**Task objective:** Of the lines listed below, how many contain the string "part"? Answer with the number alone.

**Dataset extract:**
------------------------------------------------------------------------

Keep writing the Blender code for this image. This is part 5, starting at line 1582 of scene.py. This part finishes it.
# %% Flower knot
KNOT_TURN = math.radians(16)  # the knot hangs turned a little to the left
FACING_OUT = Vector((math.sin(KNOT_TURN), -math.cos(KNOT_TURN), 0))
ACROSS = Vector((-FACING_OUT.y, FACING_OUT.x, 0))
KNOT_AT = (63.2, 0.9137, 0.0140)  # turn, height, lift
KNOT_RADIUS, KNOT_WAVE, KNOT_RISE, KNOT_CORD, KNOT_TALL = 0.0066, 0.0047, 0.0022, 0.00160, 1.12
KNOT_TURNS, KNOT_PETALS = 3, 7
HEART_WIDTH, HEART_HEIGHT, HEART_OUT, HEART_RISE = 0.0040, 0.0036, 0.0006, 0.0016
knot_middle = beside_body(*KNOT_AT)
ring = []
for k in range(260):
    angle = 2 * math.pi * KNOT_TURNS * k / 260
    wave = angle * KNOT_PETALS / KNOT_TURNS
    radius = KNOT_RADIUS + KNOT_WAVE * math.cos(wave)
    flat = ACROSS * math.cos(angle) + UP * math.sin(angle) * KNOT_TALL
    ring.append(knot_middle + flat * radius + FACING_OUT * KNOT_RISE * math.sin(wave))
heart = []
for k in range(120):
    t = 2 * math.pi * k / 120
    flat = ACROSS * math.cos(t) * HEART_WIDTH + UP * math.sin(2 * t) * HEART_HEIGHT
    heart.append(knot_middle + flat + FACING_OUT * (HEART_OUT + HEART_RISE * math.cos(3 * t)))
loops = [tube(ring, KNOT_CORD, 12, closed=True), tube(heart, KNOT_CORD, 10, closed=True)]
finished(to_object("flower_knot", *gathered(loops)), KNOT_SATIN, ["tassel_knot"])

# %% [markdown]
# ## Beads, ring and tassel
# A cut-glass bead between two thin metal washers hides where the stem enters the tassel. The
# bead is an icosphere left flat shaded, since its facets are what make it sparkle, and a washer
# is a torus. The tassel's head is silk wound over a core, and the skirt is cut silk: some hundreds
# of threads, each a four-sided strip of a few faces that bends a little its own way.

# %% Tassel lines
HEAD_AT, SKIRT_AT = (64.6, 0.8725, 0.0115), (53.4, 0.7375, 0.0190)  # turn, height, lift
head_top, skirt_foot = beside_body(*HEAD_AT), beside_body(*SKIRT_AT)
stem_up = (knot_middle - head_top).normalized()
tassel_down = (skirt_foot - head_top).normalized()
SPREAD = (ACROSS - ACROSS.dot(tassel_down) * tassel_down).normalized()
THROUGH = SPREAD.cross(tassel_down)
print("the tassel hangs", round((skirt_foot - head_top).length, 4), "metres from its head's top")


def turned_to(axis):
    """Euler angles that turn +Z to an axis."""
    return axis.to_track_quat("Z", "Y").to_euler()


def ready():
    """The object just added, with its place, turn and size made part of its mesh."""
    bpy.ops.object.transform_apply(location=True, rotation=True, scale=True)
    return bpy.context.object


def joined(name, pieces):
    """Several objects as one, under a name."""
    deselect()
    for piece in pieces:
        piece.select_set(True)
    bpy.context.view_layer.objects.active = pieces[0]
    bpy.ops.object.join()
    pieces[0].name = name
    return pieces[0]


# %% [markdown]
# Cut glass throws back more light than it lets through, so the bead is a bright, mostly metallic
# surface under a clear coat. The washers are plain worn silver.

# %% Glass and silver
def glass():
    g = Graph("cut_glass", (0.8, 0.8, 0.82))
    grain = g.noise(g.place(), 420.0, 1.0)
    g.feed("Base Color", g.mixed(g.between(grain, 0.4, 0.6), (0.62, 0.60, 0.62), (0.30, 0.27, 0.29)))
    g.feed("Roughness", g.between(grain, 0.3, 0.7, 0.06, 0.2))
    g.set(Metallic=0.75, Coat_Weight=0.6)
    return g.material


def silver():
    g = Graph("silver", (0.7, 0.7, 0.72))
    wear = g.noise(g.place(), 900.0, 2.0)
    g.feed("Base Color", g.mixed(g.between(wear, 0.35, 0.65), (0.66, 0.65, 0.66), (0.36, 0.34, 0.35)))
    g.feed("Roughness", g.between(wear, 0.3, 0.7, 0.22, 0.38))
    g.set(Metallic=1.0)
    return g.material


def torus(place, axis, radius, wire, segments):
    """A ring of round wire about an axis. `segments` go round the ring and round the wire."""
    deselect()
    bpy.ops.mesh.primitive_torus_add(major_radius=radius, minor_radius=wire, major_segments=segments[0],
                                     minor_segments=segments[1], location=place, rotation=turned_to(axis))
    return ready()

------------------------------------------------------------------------

**Task response:** 2